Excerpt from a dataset
=====
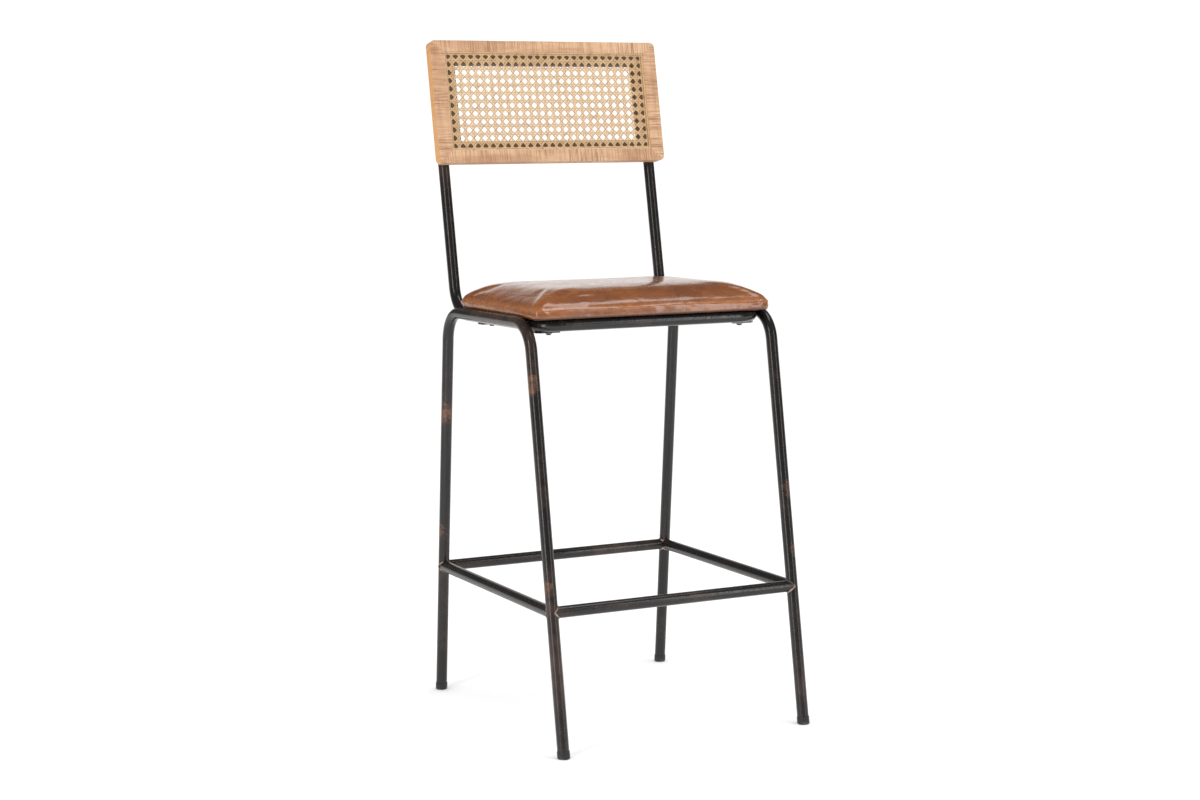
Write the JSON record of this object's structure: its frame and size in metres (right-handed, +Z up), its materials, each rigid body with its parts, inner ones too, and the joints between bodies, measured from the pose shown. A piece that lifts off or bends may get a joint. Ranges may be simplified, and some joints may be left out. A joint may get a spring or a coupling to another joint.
{
  "type": "bar stool",
  "caption": "High stool of bent black tube with a footrest, a padded brown leather seat and a leaning wood back filled with woven cane.",
  "frame": {"origin": "on the floor at the middle of the stool's outline", "axes": "+Z up, +Y towards the back, +X towards the sitter's left"},
  "size_m": [0.4564, 0.5534, 1.135],
  "materials": {
    "lacquered_steel": "satin",
    "black_plastic": "satin",
    "dark_fasteners": "satin",
    "zinc_fasteners": "satin",
    "plywood": "matte",
    "foam": "matte",
    "brown_leather": "gloss",
    "dust_cloth": "matte",
    "pale_hardwood": "matte",
    "dowel_wood": "matte",
    "cane": "satin"
  },
  "bodies": {
    "root": {"back_bottom_rail": "pale_hardwood", "back_corner_dowels": "dowel_wood", "back_left_stile": "pale_hardwood", "back_right_stile": "pale_hardwood", "back_screws": "dark_fasteners", "back_top_rail": "pale_hardwood", "cane_panel": "cane", "cane_spline_bottom": "cane", "cane_spline_left": "cane", "cane_spline_right": "cane", "cane_spline_top": "cane", "foot_glide_front_left": "black_plastic", "foot_glide_front_right": "black_plastic", "foot_glide_rear_left": "black_plastic", "foot_glide_rear_right": "black_plastic", "footrest_front_rail": "lacquered_steel", "footrest_left_rail": "lacquered_steel", "footrest_rear_rail": "lacquered_steel", "footrest_right_rail": "lacquered_steel", "left_leg_frame": "lacquered_steel", "rear_seat_rail": "lacquered_steel", "right_leg_frame": "lacquered_steel", "seat_back_frame": "lacquered_steel", "seat_board": "plywood", "seat_bolts": "dark_fasteners", "seat_dust_cover": "dust_cloth", "seat_foam": "foam", "seat_frame_welds": "lacquered_steel", "seat_leather_cover": "brown_leather", "seat_tab_front_left": "lacquered_steel", "seat_tab_front_right": "lacquered_steel", "seat_tab_rear_left": "lacquered_steel", "seat_tab_rear_right": "lacquered_steel", "seat_tee_nuts": "zinc_fasteners", "seat_washers": "zinc_fasteners", "upright_cap_left": "black_plastic", "upright_cap_right": "black_plastic"}
  },
  "joints": []
}
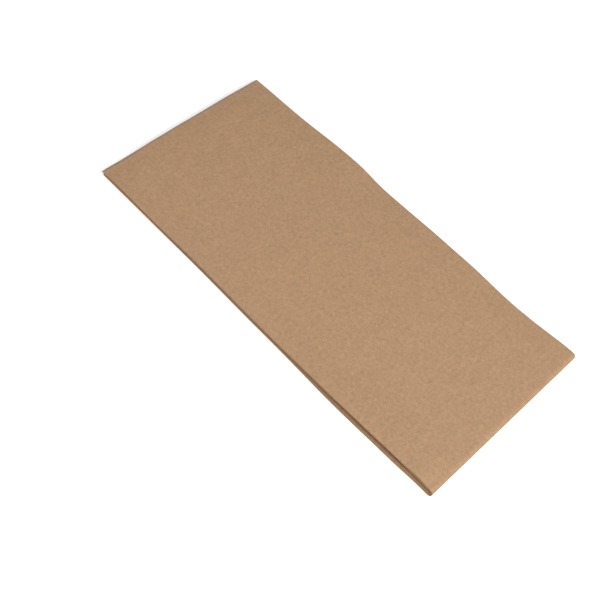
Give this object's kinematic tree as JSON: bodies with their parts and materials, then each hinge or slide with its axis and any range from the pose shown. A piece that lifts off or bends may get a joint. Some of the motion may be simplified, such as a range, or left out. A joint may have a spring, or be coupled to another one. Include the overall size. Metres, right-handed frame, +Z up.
{
  "type": "folded paper dinner napkin",
  "caption": "Unbleached brown paper dinner napkin: a square-cornered sheet folded flat into a long rectangle, with one open and one closed edge each way.",
  "frame": {"origin": "centre of the underside of the folded napkin's box", "axes": "+X along the folded napkin towards the closed cross fold, +Y across it towards the closed long fold, +Z up through the stack of layers"},
  "size_m": [0.204, 0.0962, 0.0037],
  "materials": {
    "brown_tissue": "matte unbleached brown tissue, with fine fibre mottling and sparse dark specks"
  },
  "bodies": {
    "root": {"napkin": "brown_tissue"}
  },
  "joints": []
}
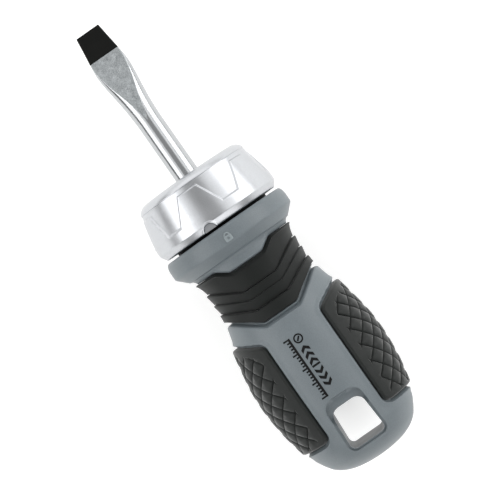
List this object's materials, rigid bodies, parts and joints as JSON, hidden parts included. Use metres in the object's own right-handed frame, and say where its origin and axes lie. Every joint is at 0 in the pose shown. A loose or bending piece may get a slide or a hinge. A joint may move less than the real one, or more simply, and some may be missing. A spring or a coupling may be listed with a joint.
{
  "type": "ratcheting screwdriver",
  "caption": "Stubby ratcheting screwdriver with a fixed slotted blade, a turning selector collar with a zigzag relief, a rubber neck, side grips and a hang hole.",
  "frame": {"origin": "on the shaft's axis, in the plane of the selector collar's front face", "axes": "+X along the shaft towards the tip, +Z out of the handle's front face, where the padlock mark is, +Y to the left when that face is looked at with the tip up"},
  "size_m": [0.1195, 0.034, 0.0328],
  "materials": {
    "blade_chrome": "matt chrome plate on forged steel, polished shank, black tip",
    "collar_chrome": "satin chrome plate",
    "ratchet_steel": "hardened and oiled",
    "spring_steel": "drawn wire and strip",
    "bearing_bronze": "sintered",
    "ring_nylon": "moulded",
    "core_plastic": "moulded, fine texture",
    "grip_rubber": "moulded, matt"
  },
  "bodies": {
    "handle": {"handle_core": "core_plastic", "neck_grip": "grip_rubber", "grip_left": "grip_rubber", "grip_right": "grip_rubber", "bearing_ring": "ring_nylon", "gear_housing": "ratchet_steel", "front_plate": "ratchet_steel", "plate_screws": "spring_steel", "retaining_ring": "spring_steel", "thrust_washer": "bearing_bronze", "rear_bush": "bearing_bronze", "click_spring": "spring_steel", "pawl_spring_left": "spring_steel", "pawl_spring_right": "spring_steel"},
    "driver": {"blade": "blade_chrome", "spindle": "ratchet_steel", "blade_pin": "spring_steel", "spindle_clip": "spring_steel"},
    "selector": {"selector_collar": "collar_chrome", "cam_disc": "ratchet_steel"},
    "left_pawl": {"pawl_left": "ratchet_steel", "pawl_pin_left": "spring_steel"},
    "right_pawl": {"pawl_right": "ratchet_steel", "pawl_pin_right": "spring_steel"}
  },
  "joints": [
    {"name": "driver_spin", "type": "hinge", "parent": "handle", "child": "driver", "pos_m": [0, 0, 0], "axis": [1, 0, 0], "continuous": true},
    {"name": "selector_turn", "type": "hinge", "parent": "handle", "child": "selector", "pos_m": [0, 0, 0], "axis": [1, 0, 0], "range_deg": [-20, 20], "deforming": ["click_spring"]},
    {"name": "left_pawl_slide", "type": "slide", "parent": "handle", "child": "left_pawl", "axis": [0, 1, 0], "range_m": [-0.0005, 0.0005], "deforming": ["pawl_spring_left"]},
    {"name": "right_pawl_slide", "type": "slide", "parent": "handle", "child": "right_pawl", "axis": [0, 1, 0], "range_m": [-0.0005, 0.0005], "deforming": ["pawl_spring_right"]}
  ],
  "couplings": [
    {"joint": "left_pawl_slide", "follows": "selector_turn", "m_per_rad": 0.001432},
    {"joint": "right_pawl_slide", "follows": "selector_turn", "m_per_rad": 0.001432}
  ]
}
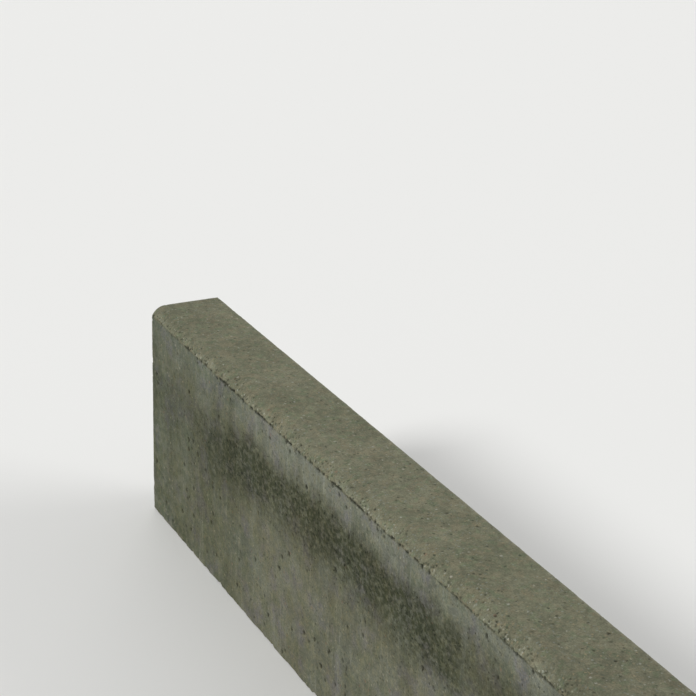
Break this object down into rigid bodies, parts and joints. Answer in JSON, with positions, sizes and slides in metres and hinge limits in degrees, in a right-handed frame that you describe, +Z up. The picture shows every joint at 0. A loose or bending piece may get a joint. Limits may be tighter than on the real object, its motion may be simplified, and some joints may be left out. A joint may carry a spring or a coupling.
{
  "type": "concrete kerb stone",
  "caption": "Precast concrete kerb stone: a long upright slab with a flat top, one rounded top edge that ends in a mould seam, and plain square ends, back and base.",
  "frame": {"origin": "the middle of the base, which rests on the bedding or the floor", "axes": "+X along the stone, +Y from the rounded front face to the plain back face, +Z up to the flat top"},
  "size_m": [1, 0.08, 0.25],
  "materials": {
    "concrete": "fair-faced grey precast concrete, matt, with sand grains, small air pits and damp soil marks"
  },
  "bodies": {
    "root": {"kerb_stone": "concrete"}
  },
  "joints": []
}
=====
• The exercise
Return every record, word for word.

• Solution
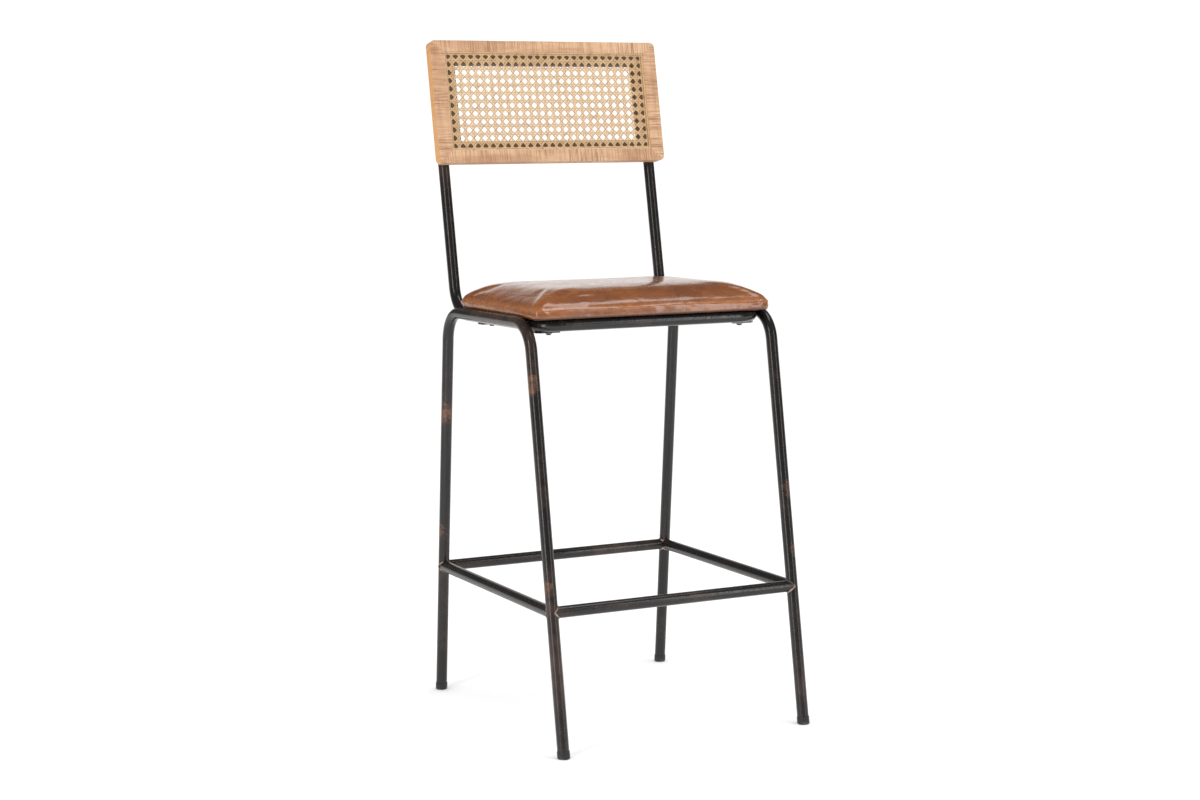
Write the JSON record of this object's structure: its frame and size in metres (right-handed, +Z up), its materials, each rigid body with its parts, inner ones too, and the joints between bodies, measured from the pose shown. A piece that lifts off or bends may get a joint. Ranges may be simplified, and some joints may be left out. A joint may get a spring or a coupling to another joint.
{
  "type": "bar stool",
  "caption": "High stool of bent black tube with a footrest, a padded brown leather seat and a leaning wood back filled with woven cane.",
  "frame": {"origin": "on the floor at the middle of the stool's outline", "axes": "+Z up, +Y towards the back, +X towards the sitter's left"},
  "size_m": [0.4564, 0.5534, 1.135],
  "materials": {
    "lacquered_steel": "satin",
    "black_plastic": "satin",
    "dark_fasteners": "satin",
    "zinc_fasteners": "satin",
    "plywood": "matte",
    "foam": "matte",
    "brown_leather": "gloss",
    "dust_cloth": "matte",
    "pale_hardwood": "matte",
    "dowel_wood": "matte",
    "cane": "satin"
  },
  "bodies": {
    "root": {"back_bottom_rail": "pale_hardwood", "back_corner_dowels": "dowel_wood", "back_left_stile": "pale_hardwood", "back_right_stile": "pale_hardwood", "back_screws": "dark_fasteners", "back_top_rail": "pale_hardwood", "cane_panel": "cane", "cane_spline_bottom": "cane", "cane_spline_left": "cane", "cane_spline_right": "cane", "cane_spline_top": "cane", "foot_glide_front_left": "black_plastic", "foot_glide_front_right": "black_plastic", "foot_glide_rear_left": "black_plastic", "foot_glide_rear_right": "black_plastic", "footrest_front_rail": "lacquered_steel", "footrest_left_rail": "lacquered_steel", "footrest_rear_rail": "lacquered_steel", "footrest_right_rail": "lacquered_steel", "left_leg_frame": "lacquered_steel", "rear_seat_rail": "lacquered_steel", "right_leg_frame": "lacquered_steel", "seat_back_frame": "lacquered_steel", "seat_board": "plywood", "seat_bolts": "dark_fasteners", "seat_dust_cover": "dust_cloth", "seat_foam": "foam", "seat_frame_welds": "lacquered_steel", "seat_leather_cover": "brown_leather", "seat_tab_front_left": "lacquered_steel", "seat_tab_front_right": "lacquered_steel", "seat_tab_rear_left": "lacquered_steel", "seat_tab_rear_right": "lacquered_steel", "seat_tee_nuts": "zinc_fasteners", "seat_washers": "zinc_fasteners", "upright_cap_left": "black_plastic", "upright_cap_right": "black_plastic"}
  },
  "joints": []
}
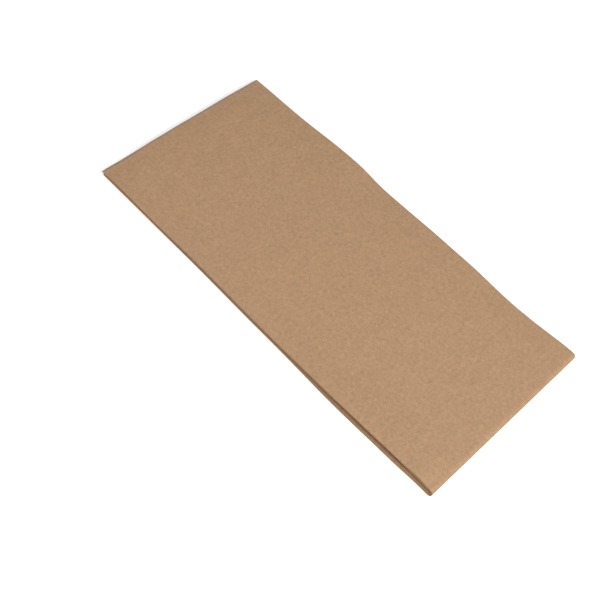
Give this object's kinematic tree as JSON: bodies with their parts and materials, then each hinge or slide with its axis and any range from the pose shown. A piece that lifts off or bends may get a joint. Some of the motion may be simplified, such as a range, or left out. A joint may have a spring, or be coupled to another one. Include the overall size. Metres, right-handed frame, +Z up.
{
  "type": "folded paper dinner napkin",
  "caption": "Unbleached brown paper dinner napkin: a square-cornered sheet folded flat into a long rectangle, with one open and one closed edge each way.",
  "frame": {"origin": "centre of the underside of the folded napkin's box", "axes": "+X along the folded napkin towards the closed cross fold, +Y across it towards the closed long fold, +Z up through the stack of layers"},
  "size_m": [0.204, 0.0962, 0.0037],
  "materials": {
    "brown_tissue": "matte unbleached brown tissue, with fine fibre mottling and sparse dark specks"
  },
  "bodies": {
    "root": {"napkin": "brown_tissue"}
  },
  "joints": []
}
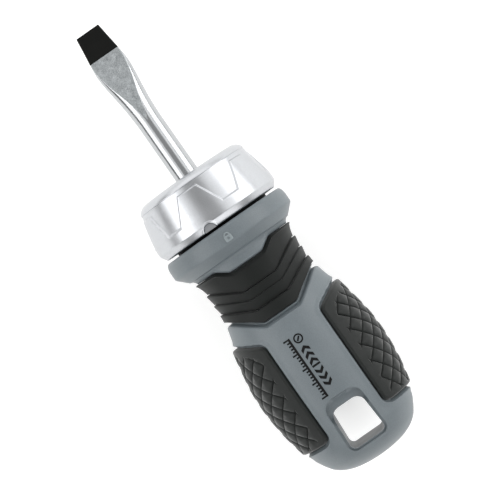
List this object's materials, rigid bodies, parts and joints as JSON, hidden parts included. Use metres in the object's own right-handed frame, and say where its origin and axes lie. Every joint is at 0 in the pose shown. A loose or bending piece may get a slide or a hinge. A joint may move less than the real one, or more simply, and some may be missing. A spring or a coupling may be listed with a joint.
{
  "type": "ratcheting screwdriver",
  "caption": "Stubby ratcheting screwdriver with a fixed slotted blade, a turning selector collar with a zigzag relief, a rubber neck, side grips and a hang hole.",
  "frame": {"origin": "on the shaft's axis, in the plane of the selector collar's front face", "axes": "+X along the shaft towards the tip, +Z out of the handle's front face, where the padlock mark is, +Y to the left when that face is looked at with the tip up"},
  "size_m": [0.1195, 0.034, 0.0328],
  "materials": {
    "blade_chrome": "matt chrome plate on forged steel, polished shank, black tip",
    "collar_chrome": "satin chrome plate",
    "ratchet_steel": "hardened and oiled",
    "spring_steel": "drawn wire and strip",
    "bearing_bronze": "sintered",
    "ring_nylon": "moulded",
    "core_plastic": "moulded, fine texture",
    "grip_rubber": "moulded, matt"
  },
  "bodies": {
    "handle": {"handle_core": "core_plastic", "neck_grip": "grip_rubber", "grip_left": "grip_rubber", "grip_right": "grip_rubber", "bearing_ring": "ring_nylon", "gear_housing": "ratchet_steel", "front_plate": "ratchet_steel", "plate_screws": "spring_steel", "retaining_ring": "spring_steel", "thrust_washer": "bearing_bronze", "rear_bush": "bearing_bronze", "click_spring": "spring_steel", "pawl_spring_left": "spring_steel", "pawl_spring_right": "spring_steel"},
    "driver": {"blade": "blade_chrome", "spindle": "ratchet_steel", "blade_pin": "spring_steel", "spindle_clip": "spring_steel"},
    "selector": {"selector_collar": "collar_chrome", "cam_disc": "ratchet_steel"},
    "left_pawl": {"pawl_left": "ratchet_steel", "pawl_pin_left": "spring_steel"},
    "right_pawl": {"pawl_right": "ratchet_steel", "pawl_pin_right": "spring_steel"}
  },
  "joints": [
    {"name": "driver_spin", "type": "hinge", "parent": "handle", "child": "driver", "pos_m": [0, 0, 0], "axis": [1, 0, 0], "continuous": true},
    {"name": "selector_turn", "type": "hinge", "parent": "handle", "child": "selector", "pos_m": [0, 0, 0], "axis": [1, 0, 0], "range_deg": [-20, 20], "deforming": ["click_spring"]},
    {"name": "left_pawl_slide", "type": "slide", "parent": "handle", "child": "left_pawl", "axis": [0, 1, 0], "range_m": [-0.0005, 0.0005], "deforming": ["pawl_spring_left"]},
    {"name": "right_pawl_slide", "type": "slide", "parent": "handle", "child": "right_pawl", "axis": [0, 1, 0], "range_m": [-0.0005, 0.0005], "deforming": ["pawl_spring_right"]}
  ],
  "couplings": [
    {"joint": "left_pawl_slide", "follows": "selector_turn", "m_per_rad": 0.001432},
    {"joint": "right_pawl_slide", "follows": "selector_turn", "m_per_rad": 0.001432}
  ]
}
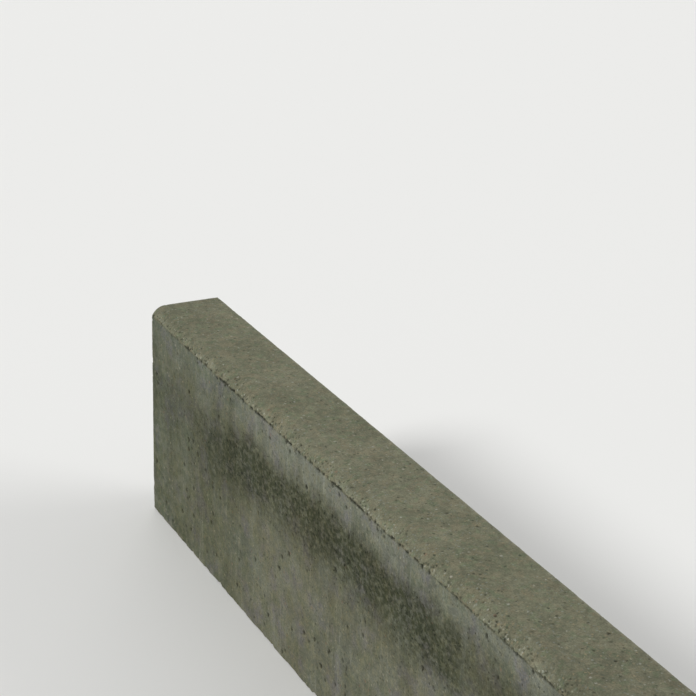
Break this object down into rigid bodies, parts and joints. Answer in JSON, with positions, sizes and slides in metres and hinge limits in degrees, in a right-handed frame that you describe, +Z up. The picture shows every joint at 0. A loose or bending piece may get a joint. Limits may be tighter than on the real object, its motion may be simplified, and some joints may be left out. A joint may carry a spring or a coupling.
{
  "type": "concrete kerb stone",
  "caption": "Precast concrete kerb stone: a long upright slab with a flat top, one rounded top edge that ends in a mould seam, and plain square ends, back and base.",
  "frame": {"origin": "the middle of the base, which rests on the bedding or the floor", "axes": "+X along the stone, +Y from the rounded front face to the plain back face, +Z up to the flat top"},
  "size_m": [1, 0.08, 0.25],
  "materials": {
    "concrete": "fair-faced grey precast concrete, matt, with sand grains, small air pits and damp soil marks"
  },
  "bodies": {
    "root": {"kerb_stone": "concrete"}
  },
  "joints": []
}